To the Quid-user in the street there is also a confidence issue though there is perhaps more time to develop this confidence. The fact that unused Quids devalue over time anyway is helpful because there is a built-in ‘use it or lose it’ factor irrespective of any underlying Quid inflation. So just as the workings of the internal combustion engine are largely irrelevant to most car drivers, what goes on under the Network bonnet is likely to be of limited interest to the average Quid-user.

But there is a third audience – FEASTA itself. An open question is the extent to which FEASTA needs confidence in this area in order to deliver compelling propositions to the outside world.

4. Network Partners

FEASTA needs Network Partners to deliver liquidity in time to have any impact on the crisis.

This forced marriage however may create tensions that wreck the project.

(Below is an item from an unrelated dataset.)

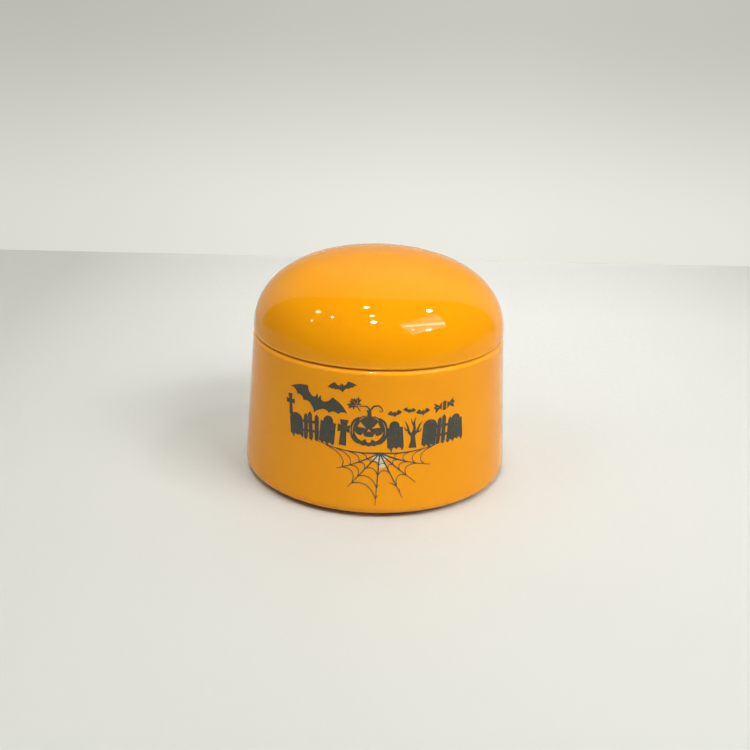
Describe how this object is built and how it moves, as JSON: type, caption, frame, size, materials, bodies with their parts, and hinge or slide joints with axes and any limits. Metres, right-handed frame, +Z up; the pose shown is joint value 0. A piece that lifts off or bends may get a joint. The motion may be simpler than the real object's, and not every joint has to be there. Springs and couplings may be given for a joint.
{
  "type": "lidded candle jar",
  "caption": "Round glazed ceramic candle jar with a domed lift-off lid, a poured candle inside and a charcoal autumn night print on the front.",
  "frame": {"origin": "centre of the resting plane under the foot ring, on the jar's axis", "axes": "+Z up along the jar's axis; the printed front faces -Y and +X is to the right as seen from the front"},
  "size_m": [0.1016, 0.1016, 0.0855],
  "materials": {
    "orange_glaze": "high-gloss orange glaze over pale clay, foot ring left bare",
    "lid_glaze": "high-gloss orange glaze over pale clay, lower seat left bare",
    "seal_silicone": "translucent satin silicone",
    "wax": "cream candle wax, satin",
    "cotton_wick": "braided cotton dipped in wax",
    "tab_steel": "pressed tin-plated steel",
    "sticker_foam": "white adhesive foam",
    "print_ink": "charcoal transfer fired into the glaze, glossy",
    "print_pale_ink": "pale transfer fired into the glaze, glossy"
  },
  "bodies": {
    "jar": {"jar_body": "orange_glaze", "candle_wax": "wax", "wick": "cotton_wick", "wick_tab": "tab_steel", "wick_sticker": "sticker_foam", "print_large_bat": "print_ink", "print_small_bats": "print_ink", "print_gravestones": "print_ink", "print_grave_crosses": "print_ink", "print_fences": "print_ink", "print_bare_tree": "print_ink", "print_pumpkin": "print_ink", "print_vine": "print_ink", "print_sweet": "print_ink", "print_web": "print_ink", "print_web_cells": "print_pale_ink"},
    "lid": {"lid": "lid_glaze", "lid_seal": "seal_silicone"}
  },
  "joints": [
    {"name": "lid_lift", "type": "slide", "parent": "jar", "child": "lid", "axis": [0, 0, 1], "range_m": [0, 0.06]}
  ]
}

Many FEASTA members will see the institutions and organisations that are potential Network Partners as being those to blame for causing or at least allowing the crisis. Their greed and introspective arrogance are seen as deep-seated. As Naomi Klein has pointed out capitalists will sell you anything even anti-capitalist T-shirts.

While at an intellectual level FEASTA realises that it has to give away ideas in order for them to succeed there may remain a concern that potential Network Partners may take what is useful from the Liquidity Network project, for as long as it is useful, and that it will ultimately evolve into a quite different animal.

We can rationalise this by saying that we have no choice. At an organisational level this is largely true but FEASTA projects are driven by (mostly) unpaid volunteers. If the contrast between the mindsets of FEASTA (sustainability, co-operation, open-source) and Network Partners (profit, competition, intellectual property) becomes too sharp, volunteer effort may dry up.

This dimension must be borne in mind when developing Network Partner relationships, gravitating to the least-worst contacts/ organisations and accepting that trying to retain a degree of FEASTA-influence in the project (or securing that influence on behalf of the Quid-users) is a valid aim, no matter how difficult that is.